Some specialized manufacturing processes also benefit from 3D printing solutions, although they’re fewer and further between. One example is GE’s turbine manufacturing division, which uses Electron Beam Melting (EBM) machines to fuse metal powders into precision components. This method — which is different from the traditional heating and extrusion method we’ve come to associate with 3D printers — is a complex form of industrial 3D printing that’s reserved for limited manufacturing runs and companies able to afford the machines’ million-dollar price tags.
Tomorrow’s 3D printing potential
So, what exactly is Wired talking about when they advertise the “real” future of industrial 3D printing? The buzz is on a new type of 3D printing and a proprietary process called sintering.

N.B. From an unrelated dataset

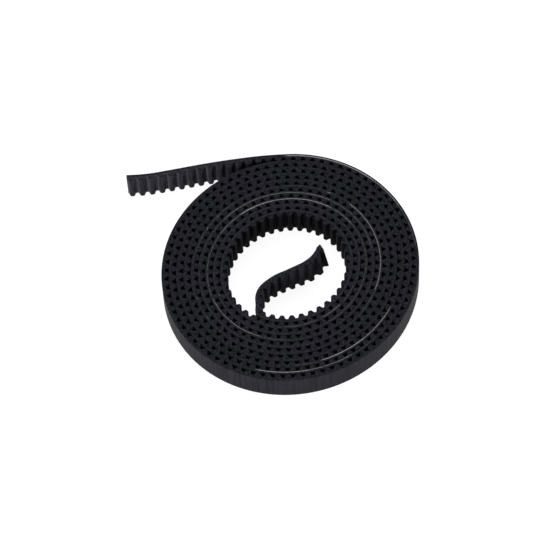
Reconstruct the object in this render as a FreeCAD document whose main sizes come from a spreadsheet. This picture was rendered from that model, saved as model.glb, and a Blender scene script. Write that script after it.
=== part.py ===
"""Open-ended timing belt, 2 mm pitch and 6 mm wide, coiled flat with both ends loose.

The belt stands on one cut edge, so every layer is an upright wall as tall as the belt is wide.
Its bonded layers are the teeth, the glass tension cords that they are moulded to and the back
cover. A belt bends at the thin lands between its teeth, and each tooth keeps the stretch under
it straight. So the belt runs as a chain of flats, each one pitch long on the line of the cords.
Seen from above it winds anticlockwise from its inner end outwards, with its teeth inwards.
"""
import FreeCAD, Part
import Sketcher
import math
import os

UP = FreeCAD.Vector(0, 0, 1)

# Name, value in mm, degrees, turns or teeth, and what it sets.
SIZES = (
    ("tooth_pitch", 2.0, "tooth to tooth along the cords"),
    ("belt_width", 6.0, "from cut edge to cut edge"),
    ("tooth_height", 0.75, "land to tooth tip"),
    ("tooth_tip_width", 0.62, "flat at the tip of a tooth"),
    ("land_width", 0.52, "bare land between the roots of two teeth"),
    ("pitch_line_height", 0.254, "land to the line that keeps its length"),
    ("cord_layer", 0.42, "thickness of the layer of cords"),
    ("cover_thickness", 0.21, "rubber over the cords"),
    ("layer_gap", 0.069, "air between one turn's back and the next turn's teeth"),
    ("coil_radius", 11.944, "mean radius of the cords at the coil's inner end"),
    ("coil_start", -113.4, "direction of the coil's inner end"),
    ("coil_turns", 9.569, "turns from the inner to the outer end of the coil"),
    ("oval_rise", 0.39, "how far the coil is squeezed out of round"),
    ("oval_direction", 44.0, "direction of its long axis"),
)

# Stretch of a loose end, its teeth, and its bend in degrees at each land, anticlockwise positive.
INNER_END = (
    ("departure", 1, -17.1),
    ("crease", 1, -56.0),
    ("stem", 1, -2.0),
    ("sweep", 2, -23.3),
    ("ease", 2, -9.6),
    ("span", 2, 1.1),
    ("lift", 1, 10.2),
    ("tip", 2, 16.5),
)
OUTER_END = (
    ("lean", 4, 1.5),
    ("run", 6, 0.7),
    ("sag", 3, -0.2),
    ("hook", 3, -3.0),
)


def make_sheet(doc):
    """Put every driving size in a spreadsheet, one named cell each."""
    sheet = doc.addObject("Spreadsheet::Sheet", "sizes")
    rows = list(SIZES)
    for name, teeth, bend in INNER_END:
        rows.append((f"inner_{name}_teeth", teeth, f"length of the inner end's {name}"))
        rows.append((f"inner_{name}_bend", bend, f"bend per land of the inner end's {name}"))
    for name, teeth, bend in OUTER_END:
        rows.append((f"outer_{name}_teeth", teeth, f"length of the outer end's {name}"))
        rows.append((f"outer_{name}_bend", bend, f"bend per land of the outer end's {name}"))
    for row, (name, value, meaning) in enumerate(rows, start=1):
        sheet.set(f"A{row}", name)
        sheet.set(f"B{row}", str(value))
        sheet.set(f"C{row}", meaning)
        sheet.setAlias(f"B{row}", name)
    doc.recompute()
    return sheet


def along(angle):
    """Unit vector in the ground plane at an angle in degrees."""
    return FreeCAD.Vector(math.cos(math.radians(angle)), math.sin(math.radians(angle)), 0)


def angle_of(vector):
    """Direction of a vector in degrees."""
    return math.degrees(math.atan2(vector.y, vector.x))


def layer_pitch(sheet):
    """Radial step from one turn to the next: the whole belt and the air beside it."""
    return sheet.tooth_height + sheet.cord_layer + sheet.cover_thickness + sheet.layer_gap


def coil_point(sheet, wound):
    """Point on the cords' line after so many degrees of winding: a spiral, slightly oval."""
    direction = sheet.coil_start + wound
    squeeze = math.cos(math.radians(2 * (direction - sheet.oval_direction)))
    radius = sheet.coil_radius + layer_pitch(sheet) * wound / 360 + sheet.oval_rise * squeeze
    return along(direction) * radius


def next_winding(sheet, wound):
    """Winding angle of the corner one pitch further out, found by scaling the step to fit."""
    here = coil_point(sheet, wound)
    step = math.degrees(sheet.tooth_pitch / here.Length)
    for _ in range(4):
        step *= sheet.tooth_pitch / (coil_point(sheet, wound + step) - here).Length
    return wound + step


def coil_corners(sheet):
    """Corners of the cords' line in the coil, one pitch apart, from the inside out."""
    corners = []
    wound = 0.0
    while wound < 360 * sheet.coil_turns:
        corners.append(coil_point(sheet, wound))
        wound = next_winding(sheet, wound)
    return corners


def end_corners(sheet, last, before, side, stretches):
    """Corners of a loose end that carries on from the last corner of the coil."""
    corners = []
    here = last
    direction = angle_of(last - before)
    for name, _, _ in stretches:
        teeth = round(sheet.get(f"{side}_{name}_teeth"))
        bend = sheet.get(f"{side}_{name}_bend")
        for _ in range(teeth):
            direction += bend
            here = here + along(direction) * sheet.tooth_pitch
            corners.append(here)
    return corners


def shifted(corners, distance):
    """The same chain moved sideways, to its left by a positive distance, with mitred corners."""
    normals = []
    for here, there in zip(corners, corners[1:]):
        normals.append(UP.cross((there - here).normalize()))
    moved = [corners[0] + normals[0] * distance]
    for corner, before, after in zip(corners[1:], normals, normals[1:]):
        moved.append(corner + (before + after) * (distance / (1 + before.dot(after))))
    moved.append(corners[-1] + normals[-1] * distance)
    return moved


def cord_back_corners(corners, inner_count, coil_count):
    """Back of the cords: every corner in the loose ends, and in the gentler coil every second."""
    coil_end = inner_count + coil_count
    in_coil = corners[inner_count:coil_end]
    return corners[:inner_count] + in_coil[::2] + corners[coil_end:]


def add_layer(doc, label, toothed_side, back_side):
    """Upright wall between two lines, as tall as the belt is wide."""
    outline = doc.addObject("Part::Polygon", f"{label}_outline")
    outline.Nodes = toothed_side + back_side[::-1]
    outline.Close = True
    layer = doc.addObject("Part::Extrusion", label)
    layer.Label = label
    layer.Base = outline
    layer.DirMode = "Custom"
    layer.Dir = UP
    layer.Solid = True
    layer.setExpression("LengthFwd", "sizes.belt_width")
    return layer


def add_tooth_form(doc):
    """One moulded tooth: a tapered profile on the land, as long as the belt is wide."""
    body = doc.addObject("PartDesign::Body", "tooth_form")
    plane = [part for part in body.Origin.OriginFeatures if part.Role == "XY_Plane"][0]
    sketch = body.newObject("Sketcher::SketchObject", "tooth_profile")
    sketch.AttachmentSupport = (plane, "")
    sketch.MapMode = "FlatFace"
    corners = ((-1, 0), (1, 0), (0.5, 1), (-0.5, 1))
    for here, there in zip(corners, corners[1:] + corners[:1]):
        start = FreeCAD.Vector(here[0], here[1], 0)
        end = FreeCAD.Vector(there[0], there[1], 0)
        sketch.addGeometry(Part.LineSegment(start, end), False)
    for line in range(4):
        sketch.addConstraint(Sketcher.Constraint("Coincident", line, 2, (line + 1) % 4, 1))
    sketch.addConstraint(Sketcher.Constraint("Symmetric", 0, 1, 0, 2, -1, 1))
    sketch.addConstraint(Sketcher.Constraint("Symmetric", 2, 1, 2, 2, -2))
    root = sketch.addConstraint(Sketcher.Constraint("DistanceX", 0, 1, 0, 2, 2.0))
    tip = sketch.addConstraint(Sketcher.Constraint("DistanceX", 2, 2, 2, 1, 1.0))
    rise = sketch.addConstraint(Sketcher.Constraint("DistanceY", 0, 2, 2, 1, 1.0))
    sketch.setExpression(f"Constraints[{root}]", "sizes.tooth_pitch - sizes.land_width")
    sketch.setExpression(f"Constraints[{tip}]", "sizes.tooth_tip_width")
    sketch.setExpression(f"Constraints[{rise}]", "sizes.tooth_height")
    pad = body.newObject("PartDesign::Pad", "tooth_pad")
    pad.Profile = sketch
    pad.setExpression("Length", "sizes.belt_width")
    return body


def add_teeth(doc, tooth, land_line):
    """The row of teeth: one on the middle of each flat of the land."""
    solids = []
    for here, there in zip(land_line, land_line[1:]):
        solid = tooth.Shape.Solids[0].copy()
        turned = FreeCAD.Rotation(UP, angle_of(there - here))
        solid.Placement = FreeCAD.Placement((here + there) / 2, turned)
        solids.append(solid)
    teeth = doc.addObject("Part::Feature", "teeth")
    teeth.Label = "teeth"
    teeth.Shape = Part.makeCompound(solids)
    return teeth


def check(doc, parts):
    """Stop before anything is written if a feature failed or a sub-part has no good solid."""
    for item in doc.Objects:
        if "Invalid" in item.State or "Error" in item.State:
            raise RuntimeError(f"{item.Label} did not recompute: {item.State}")
    for part in parts:
        if part.Shape.isNull() or not part.Shape.isValid() or not part.Shape.Solids:
            raise RuntimeError(f"{part.Label} has no valid solid")


def write(parts):
    """Write each sub-part to a STEP file named after it."""
    os.makedirs("parts", exist_ok=True)
    for part in parts:
        part.Shape.exportStep(f"parts/{part.Label}.step")
        volume = part.Shape.Volume
        print(f"{part.Label}: {len(part.Shape.Solids)} solids, {volume:.1f} mm3")


doc = FreeCAD.newDocument("timing_belt")
sheet = make_sheet(doc)

coil = coil_corners(sheet)
inner_end = end_corners(sheet, coil[0], coil[1], "inner", INNER_END)
outer_end = end_corners(sheet, coil[-1], coil[-2], "outer", OUTER_END)
cord_line = inner_end[::-1] + coil + outer_end

land_line = shifted(cord_line, sheet.pitch_line_height)
cord_back = shifted(cord_line, sheet.pitch_line_height - sheet.cord_layer)
cord_back = cord_back_corners(cord_back, len(inner_end), len(coil))
belt_back = shifted(
    cord_line, sheet.pitch_line_height - sheet.cord_layer - sheet.cover_thickness
)

tooth = add_tooth_form(doc)
back_cover = add_layer(doc, "back_cover", cord_back, belt_back)
tension_cords = add_layer(doc, "tension_cords", land_line, cord_back)
doc.recompute()
teeth = add_teeth(doc, tooth, land_line)
doc.recompute()

belt_parts = (back_cover, tension_cords, teeth)
check(doc, belt_parts)
write(belt_parts)
print(f"belt length on the cords: {(len(cord_line) - 1) * sheet.tooth_pitch:.0f} mm")
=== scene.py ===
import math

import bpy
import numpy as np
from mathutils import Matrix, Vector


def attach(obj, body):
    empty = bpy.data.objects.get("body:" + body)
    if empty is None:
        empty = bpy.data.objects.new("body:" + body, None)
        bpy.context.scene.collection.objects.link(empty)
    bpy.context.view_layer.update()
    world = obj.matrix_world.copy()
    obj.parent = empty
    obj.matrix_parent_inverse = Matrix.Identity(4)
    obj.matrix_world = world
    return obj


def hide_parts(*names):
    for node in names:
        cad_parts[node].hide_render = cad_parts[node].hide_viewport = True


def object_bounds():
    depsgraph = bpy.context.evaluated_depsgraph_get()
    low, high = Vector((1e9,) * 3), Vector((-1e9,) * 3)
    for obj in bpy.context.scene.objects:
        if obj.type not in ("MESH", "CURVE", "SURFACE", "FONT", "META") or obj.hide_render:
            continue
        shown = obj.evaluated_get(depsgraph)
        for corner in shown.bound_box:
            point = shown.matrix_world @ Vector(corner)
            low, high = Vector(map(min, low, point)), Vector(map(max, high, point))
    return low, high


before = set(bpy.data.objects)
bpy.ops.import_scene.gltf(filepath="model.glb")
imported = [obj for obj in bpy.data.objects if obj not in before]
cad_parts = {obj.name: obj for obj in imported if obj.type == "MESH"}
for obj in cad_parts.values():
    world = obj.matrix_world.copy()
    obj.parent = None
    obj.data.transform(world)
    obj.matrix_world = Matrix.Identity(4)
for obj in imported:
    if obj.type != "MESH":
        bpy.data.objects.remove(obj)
cad_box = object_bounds()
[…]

Coined by the veritable grandfather of 3D printing, Ely Sachs, sintering is a process that combines metal powders with a binding agent then heats them into a fusion. The binding agent, usually a polymer, hardens and, when heated in an oven, works to fuse the metals together before the agent burns away. The result is a single fabricated component. In the same way GE’s EBM machines are a departure from our standard concept of 3D printing, the sintering process is another innovation making industrial 3D printing more viable.
Thanks to innovations in machinery and the availability of metal powders, sintering is rapidly becoming a possibility for mass-produced 3D printed parts and components. And with it comes a reignited potential for large-scale industrial 3D printing as the future of manufacturing. Will it pan out? Only time will tell!